I sold a gold $5 Liberty once. I was at a coin club meeting and showed another member an 1873 gold lib that was on eBay for a couple dollars over spot, just in case someone else was interested as I was still on the fence about buying it for myself. Another member expressed interest in it but wouldn't have the money until next month. He said he would buy it from me if I decided to pick it up. When I got home the seller sent me an offer for $20 less than the asking price and eBay sent me an offer for 10% eBay bucks on my next purchase. I figured how could I go wrong, so I bought it. The guy that was interested paid the full $400 asking price and I made a couple bucks for the transaction.
Good heavens, how much time do you have? It could take me days, and an entire thread, to recount my past "seller's remorse" coins. In 48 years, mostly due to financial instabilities in my life, nearly my entire collection has been burnt to the ground and rebuilt- perhaps three or four times. One involuntary selloff was in 2008, when I was laid off in the Great Recession, and sold my entire Roman coin collection. I also sold all the gold off my famous Holey Gold Hat. Then I rebuilt, but around 2013-ish I sold off almost everything again (intentionally that time- a self-induced purge). Built back yet again, but when my credit card debt mounted to alarming levels, I did another major purge of my collection in the late 2010s. But each time I've "built back better", and put to use all the lessons learned. And one of the most vital of those lessons is material detachment. While I do get sentimental pangs over some coins I've sold off, in the grand scheme of things, it's all just stuff, right? Over time, we're just temporary caretakers of these things, after all. One piece I really regret selling was an incredible gilt proof Irish 1805 penny, in NGC PF64 UCAM. Sadly, no pics of it survive. This little Macedonian Choice MS gem that went to live with @kazuma78 is one of my more lamented sold coins. This Hadrian sestertius with a former Boston Museum of Fine Arts pedigree is another "seller's remorse" coin for me. In recent years, I did buy another Hadrian sestertius to "replace" the one above (not quite), and as a "consolation coin", it's certainly not bad (it got a "Fine Style" designation from NGC). But it doesn't hold a candle to the one above, in my opinion. I do still own this one, however. PS- @Seattlite86 - cool klippe! I have owned (and sold) a couple, but never in a full thaler denomination. I do have one klippe in my current collection, but it's actually a 20th century piece rather than 17th century. So it's not a "real" klippe in my estimation. But it's pretty.

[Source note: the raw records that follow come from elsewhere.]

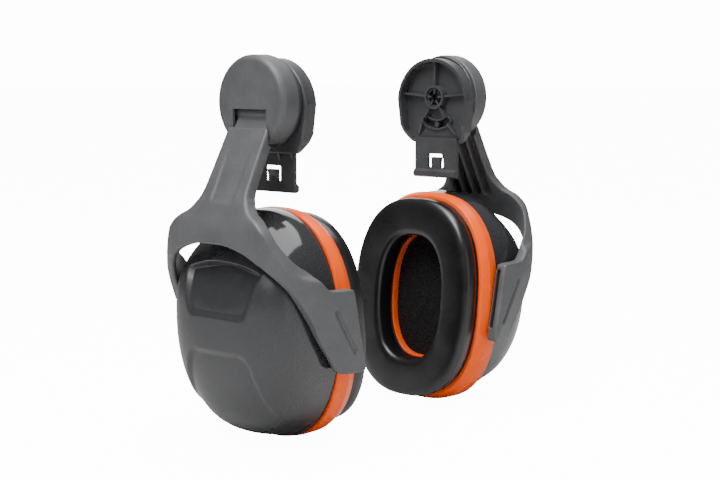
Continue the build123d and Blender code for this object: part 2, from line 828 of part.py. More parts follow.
def cushion_body(inset):
    """Rounded ring of the cushion as (depth, outer, inner) sections, made smaller by inset."""
    rounding = (  # depth from the front, outer pull-in, opening's flare
        (0.0, 5.2, 3.0),
        (0.9, 2.4, 0.9),
        (2.8, 0.5, 0.0),
        (5.3, 0.0, 0.0),
        (8.8, 0.4, 0.0),
        (cushion_depth, 1.4, 0.0),
    )
    outer, inner = [], []
    for depth, pull, flare in rounding:
        share = depth / cushion_depth
        x = cushion_x + inset + (cushion_depth - inset) * share
        plane = lean_plane(x, ring_inner_lean)
        outer.append(oval(plane, cushion_half_y - pull - inset, cushion_half_z - pull - inset))
        inner.append(oval(plane, ear_half_y + flare + inset, ear_half_z + flare + inset))
    with BuildPart() as body:
        loft(sections=outer, ruled=True)
        loft(sections=inner, ruled=True, mode=Mode.SUBTRACT)
    return body.part


with BuildPart() as cushion_cover:
    add(cushion_body(0.0))
    add(cushion_body(1.1), mode=Mode.SUBTRACT)

save(cushion_cover, "cushion_cover")

with BuildPart() as cushion_core:
    add(cushion_body(1.15))

save(cushion_core, "cushion_core")

# ---------- foam insert ----------

with BuildPart() as foam_insert:
    loft(
        sections=[
            oval(lean_plane(ring_inner_x + 6.2, ring_inner_lean), 36.5, 49.6),
            oval(lean_plane(ring_outer_x, ring_outer_lean), 36.5, 49.6),
        ],
        ruled=True,
    )
    loft(
        sections=[
            oval(lean_plane(ring_outer_x, ring_outer_lean), 36.5, 49.6),
            oval(lean_plane(ring_outer_x + 14, 0.0), 34.0, 44.0),
        ],
        ruled=True,
    )

save(foam_insert, "foam_insert")
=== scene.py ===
import math

import bpy
import bmesh
import numpy as np
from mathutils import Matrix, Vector


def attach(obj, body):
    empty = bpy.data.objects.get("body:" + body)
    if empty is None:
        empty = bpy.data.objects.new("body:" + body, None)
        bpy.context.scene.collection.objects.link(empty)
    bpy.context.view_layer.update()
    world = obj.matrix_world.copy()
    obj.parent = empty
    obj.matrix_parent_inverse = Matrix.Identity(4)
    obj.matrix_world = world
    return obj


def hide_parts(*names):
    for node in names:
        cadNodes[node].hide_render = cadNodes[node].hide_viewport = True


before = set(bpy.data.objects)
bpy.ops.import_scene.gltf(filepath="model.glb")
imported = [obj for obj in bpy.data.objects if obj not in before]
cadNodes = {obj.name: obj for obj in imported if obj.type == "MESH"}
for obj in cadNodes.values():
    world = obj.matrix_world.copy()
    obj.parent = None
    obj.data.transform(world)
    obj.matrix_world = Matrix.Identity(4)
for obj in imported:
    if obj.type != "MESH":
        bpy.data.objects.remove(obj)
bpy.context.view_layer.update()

mm = 0.001  # every length below is in millimetres until a mesh is made
sides = (("left", -1), ("right", 1))


# ---- camera, floor and light ----

studio = dict(
    eye=(-597.97, -529.19, 181.98),
    yaw=41.51,  # from +X towards +Y
    pitch=6.5,  # downwards
    lens=78.17,
    paperHex="#dcdcdc",
    seenWhite=14.0,  # how bright the paper and the air behind it look
    ambient=0.19,  # what the white room gives back from all round
)


def aimedAt(obj, target):
    # turns a lamp or a camera so that it looks from its own place to the target
    obj.rotation_euler = (Vector(target) - obj.location).to_track_quat("-Z", "Y").to_euler()


def makeCamera():
    camera = bpy.data.objects.new("studioCamera", bpy.data.cameras.new("studioCamera"))
    bpy.context.scene.collection.objects.link(camera)
    camera.location = Vector(studio["eye"]) * mm
    yaw, pitch = math.radians(studio["yaw"]), math.radians(studio["pitch"])
    ahead = Vector((math.cos(yaw) * math.cos(pitch), math.sin(yaw) * math.cos(pitch), -math.sin(pitch)))
    aimedAt(camera, camera.location + ahead)
    camera.data.lens = studio["lens"]
    camera.data.sensor_width = 36
    camera.data.clip_start = 0.01
    camera.data.clip_end = 20
    bpy.context.scene.camera = camera


# place, target, width, height, power: all seen from the middle of the pair
lamps = dict(
    overhead=dict(place=(0, -50, 900), target=(0, 0, 80), size=(900, 700), watts=11.0),
    keyLeft=dict(place=(-680, -160, 1040), target=(-40, 0, 90), size=(500, 700), watts=18.0),
    frontFill=dict(place=(-150, -1000, 300), target=(0, 0, 80), size=(800, 600), watts=1.8),
    rimRight=dict(place=(700, 500, 400), target=(40, 0, 90), size=(500, 700), watts=2.5),
)


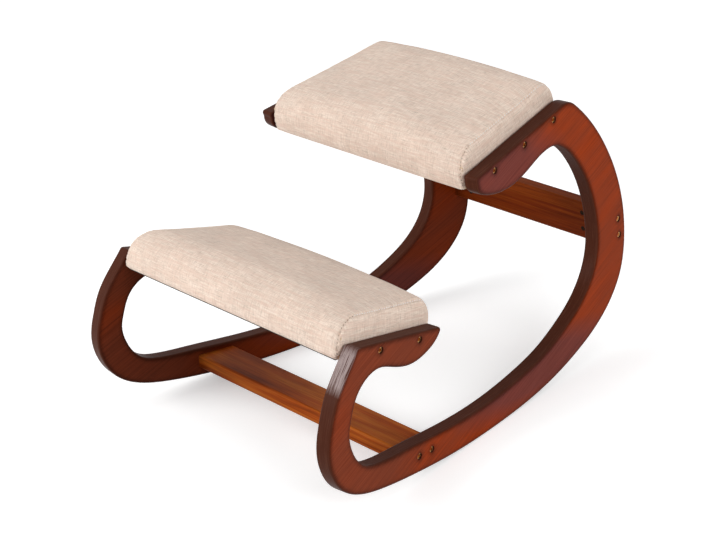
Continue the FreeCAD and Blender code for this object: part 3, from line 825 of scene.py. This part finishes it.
def whiteFloor():
    material, tree, shader = newMaterial("pale_floor", Roughness=0.9, Specular_IOR_Level=0.1)
    shader.inputs["Base Color"].default_value = (*studio["floorColour"], 1)
    rays = put(tree, "ShaderNodeLightPath").outputs
    seen = sums(tree, "MAXIMUM", rays["Is Camera Ray"], rays["Is Glossy Ray"])
    seen = sums(tree, "MAXIMUM", seen, rays["Is Transmission Ray"])
    # far from the lamps the floor needs more of its own white
    place = put(tree, "ShaderNodeTexCoord").outputs["Object"]
    near = put(tree, "ShaderNodeTexGradient", {"Vector": stretched(tree, place, (0.25, 0.25, 1))},
               gradient_type="SPHERICAL").outputs["Fac"]
    white = ramp(tree, near, [(0.0, grey(studio["farWhite"])), (0.8, grey(studio["nearWhite"]))])
    glow = put(tree, "ShaderNodeEmission", {"Color": (1, 1, 1, 1),
                                            "Strength": sums(tree, "MULTIPLY", seen, white)})
    both = put(tree, "ShaderNodeAddShader", {0: shader.outputs[0], 1: glow.outputs[0]})
    out = tree.nodes["Material Output"]
    tree.links.new(both.outputs[0], out.inputs["Surface"])
    return material


def lampAt(name, place, size, power):
    data = bpy.data.lights.new(name, "AREA")
    data.shape = "DISK"
    data.size = size
    data.energy = power
    lamp = newObject(name, data)
    lamp.location = place
    aim = Vector(studio["aim"]) - Vector(place)
    lamp.rotation_euler = aim.to_track_quat("-Z", "Y").to_euler()


floorMesh = bpy.data.meshes.new("floor")
half = studio["floorSize"] / 2
floorMesh.from_pydata([(-half, -half, 0), (half, -half, 0), (half, half, 0), (-half, half, 0)],
                      [], [(0, 1, 2, 3)])
floor = newObject("floor", floorMesh)
setMaterial(floor, whiteFloor())

world = bpy.data.worlds.new("studio")
bpy.context.scene.world = world
world.use_nodes = True
sky = world.node_tree
rays = put(sky, "ShaderNodeLightPath").outputs
seen = sums(sky, "MAXIMUM", rays["Is Camera Ray"], rays["Is Glossy Ray"])
seen = sums(sky, "MAXIMUM", seen, rays["Is Transmission Ray"])
level = sums(sky, "MULTIPLY_ADD", seen, 1 - studio["worldLight"])
level.node.inputs[2].default_value = studio["worldLight"]
background = sky.nodes["Background"]
background.inputs["Color"].default_value = (1, 1, 1, 1)
sky.links.new(level, background.inputs["Strength"])
for lamp in ("key", "top", "fill"):
    lampAt(lamp + "_lamp", studio[lamp + "Place"], studio[lamp + "Size"], studio[lamp + "Power"])

# The camera stands still in the upright layout, so it leans with the chair
view = {"azimuth": 46.87, "elevation": 21.43, "lens": 93.0, "place": (1.866, -1.721, 1.212)}
cameraData = bpy.data.cameras.new("camera")
cameraData.sensor_width = 36
cameraData.lens = view["lens"]
camera = newObject("camera", cameraData)
azimuth, elevation = math.radians(view["azimuth"]), math.radians(view["elevation"])
back = Vector((math.sin(azimuth) * math.cos(elevation), -math.cos(azimuth) * math.cos(elevation),
               math.sin(elevation)))
aim = (-back).to_track_quat("-Z", "Y").to_matrix().to_4x4()
camera.matrix_world = lean @ Matrix.Translation(view["place"]) @ aim
bpy.context.scene.camera = camera
bpy.context.scene.view_settings.view_transform = "Standard"
print("studio and camera set")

We'll there is a happy ending (so far), I have replaced all the coins with similar or better specimens and in just two years have doubled the size of my original collection.

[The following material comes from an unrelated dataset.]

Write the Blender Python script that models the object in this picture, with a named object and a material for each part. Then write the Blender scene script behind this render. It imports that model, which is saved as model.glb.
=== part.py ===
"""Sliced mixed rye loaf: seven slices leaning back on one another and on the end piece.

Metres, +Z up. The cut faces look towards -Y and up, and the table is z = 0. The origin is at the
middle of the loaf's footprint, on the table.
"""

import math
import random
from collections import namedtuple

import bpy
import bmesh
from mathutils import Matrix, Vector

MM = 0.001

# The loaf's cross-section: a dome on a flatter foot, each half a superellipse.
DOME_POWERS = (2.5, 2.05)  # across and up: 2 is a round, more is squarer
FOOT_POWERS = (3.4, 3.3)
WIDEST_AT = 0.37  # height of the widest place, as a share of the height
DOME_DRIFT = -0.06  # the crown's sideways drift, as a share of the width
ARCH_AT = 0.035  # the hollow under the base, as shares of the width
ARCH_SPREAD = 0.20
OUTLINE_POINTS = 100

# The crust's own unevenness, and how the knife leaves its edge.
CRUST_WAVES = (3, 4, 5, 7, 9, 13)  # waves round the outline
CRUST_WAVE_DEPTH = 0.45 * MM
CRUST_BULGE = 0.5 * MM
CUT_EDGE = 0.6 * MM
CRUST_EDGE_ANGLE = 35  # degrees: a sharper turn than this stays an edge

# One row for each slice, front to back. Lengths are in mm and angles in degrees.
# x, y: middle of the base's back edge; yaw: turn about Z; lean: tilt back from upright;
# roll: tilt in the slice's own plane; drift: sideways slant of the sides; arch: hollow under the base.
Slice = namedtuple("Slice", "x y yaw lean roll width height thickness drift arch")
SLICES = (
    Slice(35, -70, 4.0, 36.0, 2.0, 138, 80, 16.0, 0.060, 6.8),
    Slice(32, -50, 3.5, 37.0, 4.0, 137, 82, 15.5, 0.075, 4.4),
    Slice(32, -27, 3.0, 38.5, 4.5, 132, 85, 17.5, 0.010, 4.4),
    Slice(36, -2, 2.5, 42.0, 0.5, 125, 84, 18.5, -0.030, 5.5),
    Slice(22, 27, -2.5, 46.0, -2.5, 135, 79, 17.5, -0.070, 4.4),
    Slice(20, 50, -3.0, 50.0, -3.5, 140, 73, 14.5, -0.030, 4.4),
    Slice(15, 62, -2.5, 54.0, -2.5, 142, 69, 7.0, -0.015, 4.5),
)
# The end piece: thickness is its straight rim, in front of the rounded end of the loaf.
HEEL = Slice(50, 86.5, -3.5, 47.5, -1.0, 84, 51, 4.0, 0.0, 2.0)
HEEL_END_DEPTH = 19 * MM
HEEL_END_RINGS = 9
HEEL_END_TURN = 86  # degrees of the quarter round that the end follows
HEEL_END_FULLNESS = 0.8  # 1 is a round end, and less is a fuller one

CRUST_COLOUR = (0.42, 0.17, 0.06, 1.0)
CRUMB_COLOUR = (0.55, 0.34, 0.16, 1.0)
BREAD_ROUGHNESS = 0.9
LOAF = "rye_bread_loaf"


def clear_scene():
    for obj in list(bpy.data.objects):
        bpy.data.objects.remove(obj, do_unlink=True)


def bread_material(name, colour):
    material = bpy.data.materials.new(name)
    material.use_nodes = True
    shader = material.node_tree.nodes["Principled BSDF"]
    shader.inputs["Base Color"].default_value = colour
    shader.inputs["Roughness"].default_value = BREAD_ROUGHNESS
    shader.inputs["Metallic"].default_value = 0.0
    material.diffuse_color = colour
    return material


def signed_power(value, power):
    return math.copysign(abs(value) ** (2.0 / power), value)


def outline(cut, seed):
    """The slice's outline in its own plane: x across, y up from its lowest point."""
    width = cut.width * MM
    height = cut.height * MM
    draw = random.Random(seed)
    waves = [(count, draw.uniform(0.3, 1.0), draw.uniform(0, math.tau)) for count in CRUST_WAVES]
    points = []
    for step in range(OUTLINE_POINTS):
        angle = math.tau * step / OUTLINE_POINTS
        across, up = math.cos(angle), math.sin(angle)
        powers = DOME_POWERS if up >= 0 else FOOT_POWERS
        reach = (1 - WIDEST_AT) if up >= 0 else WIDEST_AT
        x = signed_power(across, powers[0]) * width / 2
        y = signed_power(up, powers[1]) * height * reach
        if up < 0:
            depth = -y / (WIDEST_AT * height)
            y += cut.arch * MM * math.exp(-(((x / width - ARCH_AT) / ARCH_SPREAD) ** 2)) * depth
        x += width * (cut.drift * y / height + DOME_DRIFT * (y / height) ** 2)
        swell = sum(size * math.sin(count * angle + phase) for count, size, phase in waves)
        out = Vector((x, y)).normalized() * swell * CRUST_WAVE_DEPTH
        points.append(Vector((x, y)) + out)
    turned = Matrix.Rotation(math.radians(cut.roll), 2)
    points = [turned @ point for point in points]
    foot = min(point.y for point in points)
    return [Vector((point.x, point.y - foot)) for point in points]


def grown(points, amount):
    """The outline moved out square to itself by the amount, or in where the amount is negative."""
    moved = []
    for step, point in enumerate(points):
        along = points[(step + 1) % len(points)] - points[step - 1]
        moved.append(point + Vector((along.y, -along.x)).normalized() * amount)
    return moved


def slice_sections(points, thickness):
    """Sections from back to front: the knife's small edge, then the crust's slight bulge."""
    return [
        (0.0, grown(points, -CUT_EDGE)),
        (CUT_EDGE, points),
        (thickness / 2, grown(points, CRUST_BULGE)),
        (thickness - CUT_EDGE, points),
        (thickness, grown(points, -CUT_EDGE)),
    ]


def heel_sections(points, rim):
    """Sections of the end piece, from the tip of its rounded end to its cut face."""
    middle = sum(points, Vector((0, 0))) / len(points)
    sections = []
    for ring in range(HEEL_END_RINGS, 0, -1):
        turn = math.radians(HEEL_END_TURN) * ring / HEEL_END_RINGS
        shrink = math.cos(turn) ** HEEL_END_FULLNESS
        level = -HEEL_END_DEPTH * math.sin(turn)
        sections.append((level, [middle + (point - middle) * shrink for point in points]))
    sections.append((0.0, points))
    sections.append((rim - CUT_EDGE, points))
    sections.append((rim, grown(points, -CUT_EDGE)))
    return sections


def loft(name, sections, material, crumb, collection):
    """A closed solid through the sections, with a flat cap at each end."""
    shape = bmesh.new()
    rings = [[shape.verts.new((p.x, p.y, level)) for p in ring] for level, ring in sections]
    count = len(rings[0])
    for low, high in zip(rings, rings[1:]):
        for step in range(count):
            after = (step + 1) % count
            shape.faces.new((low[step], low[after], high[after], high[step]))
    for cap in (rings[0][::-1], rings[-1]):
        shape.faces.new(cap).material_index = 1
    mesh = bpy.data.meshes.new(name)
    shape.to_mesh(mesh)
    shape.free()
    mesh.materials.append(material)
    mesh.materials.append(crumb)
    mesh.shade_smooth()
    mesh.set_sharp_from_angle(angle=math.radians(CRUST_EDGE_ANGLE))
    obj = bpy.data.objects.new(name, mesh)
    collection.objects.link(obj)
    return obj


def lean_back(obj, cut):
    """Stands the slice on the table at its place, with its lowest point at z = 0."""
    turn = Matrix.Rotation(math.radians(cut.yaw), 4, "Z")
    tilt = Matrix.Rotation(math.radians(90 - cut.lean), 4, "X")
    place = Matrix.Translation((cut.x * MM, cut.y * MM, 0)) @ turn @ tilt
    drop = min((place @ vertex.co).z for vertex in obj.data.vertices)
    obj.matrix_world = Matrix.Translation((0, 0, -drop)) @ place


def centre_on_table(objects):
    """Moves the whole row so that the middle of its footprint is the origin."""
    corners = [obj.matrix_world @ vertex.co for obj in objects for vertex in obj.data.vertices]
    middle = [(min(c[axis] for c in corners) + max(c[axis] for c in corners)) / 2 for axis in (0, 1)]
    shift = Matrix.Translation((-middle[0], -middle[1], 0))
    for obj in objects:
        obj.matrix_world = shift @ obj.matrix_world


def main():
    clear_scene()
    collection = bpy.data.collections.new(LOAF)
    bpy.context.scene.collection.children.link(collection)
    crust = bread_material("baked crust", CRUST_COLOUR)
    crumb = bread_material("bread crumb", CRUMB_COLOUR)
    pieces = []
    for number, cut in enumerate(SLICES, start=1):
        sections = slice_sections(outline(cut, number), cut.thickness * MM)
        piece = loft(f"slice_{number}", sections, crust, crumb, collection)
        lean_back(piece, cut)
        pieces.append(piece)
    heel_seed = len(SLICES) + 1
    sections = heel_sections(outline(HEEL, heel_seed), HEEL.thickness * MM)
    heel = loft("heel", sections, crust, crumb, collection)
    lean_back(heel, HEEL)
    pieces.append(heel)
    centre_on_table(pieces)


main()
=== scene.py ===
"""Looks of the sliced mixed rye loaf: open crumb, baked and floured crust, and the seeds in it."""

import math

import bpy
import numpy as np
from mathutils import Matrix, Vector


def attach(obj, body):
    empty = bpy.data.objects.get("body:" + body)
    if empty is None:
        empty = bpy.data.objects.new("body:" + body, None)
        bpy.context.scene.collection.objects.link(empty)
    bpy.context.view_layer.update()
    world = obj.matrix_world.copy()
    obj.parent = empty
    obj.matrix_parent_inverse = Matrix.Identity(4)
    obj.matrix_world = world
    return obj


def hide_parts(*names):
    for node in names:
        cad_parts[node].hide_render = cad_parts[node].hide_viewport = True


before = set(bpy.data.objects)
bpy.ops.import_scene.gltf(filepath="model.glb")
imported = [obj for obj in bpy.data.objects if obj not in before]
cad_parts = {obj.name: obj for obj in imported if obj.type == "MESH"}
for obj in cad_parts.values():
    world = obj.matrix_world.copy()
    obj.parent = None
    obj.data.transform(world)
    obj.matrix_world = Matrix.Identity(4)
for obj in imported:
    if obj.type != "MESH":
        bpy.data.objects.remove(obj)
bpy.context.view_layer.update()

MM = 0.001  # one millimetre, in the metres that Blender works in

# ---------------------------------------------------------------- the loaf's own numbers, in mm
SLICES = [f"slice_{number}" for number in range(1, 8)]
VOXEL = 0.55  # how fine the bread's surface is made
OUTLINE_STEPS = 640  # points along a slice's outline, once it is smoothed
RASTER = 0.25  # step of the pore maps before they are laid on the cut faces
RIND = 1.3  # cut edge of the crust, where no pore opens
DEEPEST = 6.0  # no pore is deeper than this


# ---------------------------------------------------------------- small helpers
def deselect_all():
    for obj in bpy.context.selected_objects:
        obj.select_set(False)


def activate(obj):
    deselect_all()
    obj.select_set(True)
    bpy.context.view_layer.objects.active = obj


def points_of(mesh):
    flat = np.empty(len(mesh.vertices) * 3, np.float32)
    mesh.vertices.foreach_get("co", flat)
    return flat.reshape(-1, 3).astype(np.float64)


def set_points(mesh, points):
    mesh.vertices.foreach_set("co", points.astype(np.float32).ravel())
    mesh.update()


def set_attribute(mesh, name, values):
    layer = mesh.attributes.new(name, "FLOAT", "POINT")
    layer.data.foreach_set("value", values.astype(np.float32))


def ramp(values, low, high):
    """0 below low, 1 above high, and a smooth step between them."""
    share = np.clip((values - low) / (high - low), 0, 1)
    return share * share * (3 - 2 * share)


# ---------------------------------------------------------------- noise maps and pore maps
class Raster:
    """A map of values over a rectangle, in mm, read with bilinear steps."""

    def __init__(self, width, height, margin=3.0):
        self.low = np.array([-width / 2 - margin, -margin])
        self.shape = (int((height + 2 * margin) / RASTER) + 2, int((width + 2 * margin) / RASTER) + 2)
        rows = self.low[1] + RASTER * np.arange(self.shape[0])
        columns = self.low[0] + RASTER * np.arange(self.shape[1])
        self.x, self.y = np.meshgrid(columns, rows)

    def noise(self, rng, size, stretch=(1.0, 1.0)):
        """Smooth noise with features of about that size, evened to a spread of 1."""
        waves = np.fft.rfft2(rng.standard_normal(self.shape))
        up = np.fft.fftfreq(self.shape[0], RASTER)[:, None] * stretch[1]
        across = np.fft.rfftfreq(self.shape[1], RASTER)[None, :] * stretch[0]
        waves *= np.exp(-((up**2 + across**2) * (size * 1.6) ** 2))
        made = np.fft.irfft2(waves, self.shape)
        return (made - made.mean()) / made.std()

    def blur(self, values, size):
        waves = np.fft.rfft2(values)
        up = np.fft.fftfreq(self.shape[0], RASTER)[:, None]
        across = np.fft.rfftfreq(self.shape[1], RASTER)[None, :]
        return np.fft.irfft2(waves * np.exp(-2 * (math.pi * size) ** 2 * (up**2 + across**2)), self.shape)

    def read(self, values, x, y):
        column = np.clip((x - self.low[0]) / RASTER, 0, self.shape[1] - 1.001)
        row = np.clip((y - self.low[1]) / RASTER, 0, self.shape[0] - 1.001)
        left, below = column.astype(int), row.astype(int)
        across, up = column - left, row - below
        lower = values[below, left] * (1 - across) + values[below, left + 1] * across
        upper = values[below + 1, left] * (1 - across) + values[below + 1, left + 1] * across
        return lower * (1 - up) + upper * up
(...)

I fall into this camp. I didn't start acquiring more coins until much later in life when it was disposable income. I was totally broke several times during the 80s and early 90s but I never once considered selling the coins from my grandfather. The most I ever did was spend a pile of non-silver Kennedy halves on cigarettes. I don't regret that but it was stupid to smoke for as many years as I did.
When I was a middle school kid circa 1980, they put in a Space Invaders video game machine at the convenience store a block from my house. I got hooked, and it ate many of my quarters. Including all the non-silver Washingtons in my Whitman album. I even resorted to scrounging in the sofa cushions.
I had the parents that said did you get your homework done? Yes, then get out of the house and do something. We had an Atari 2600 never got to play it though.
I had to go to my friend’s house to play Atari. He had the Asteroids cartridge. I didn’t have any of that. I did, however, have an impressive wicker laundry hamper chock full of some of the coolest 1970s vintage Legos. But I digress, and apologize for derailing this thread off-topic. Resume “seller’s remorse about sold coins” topic.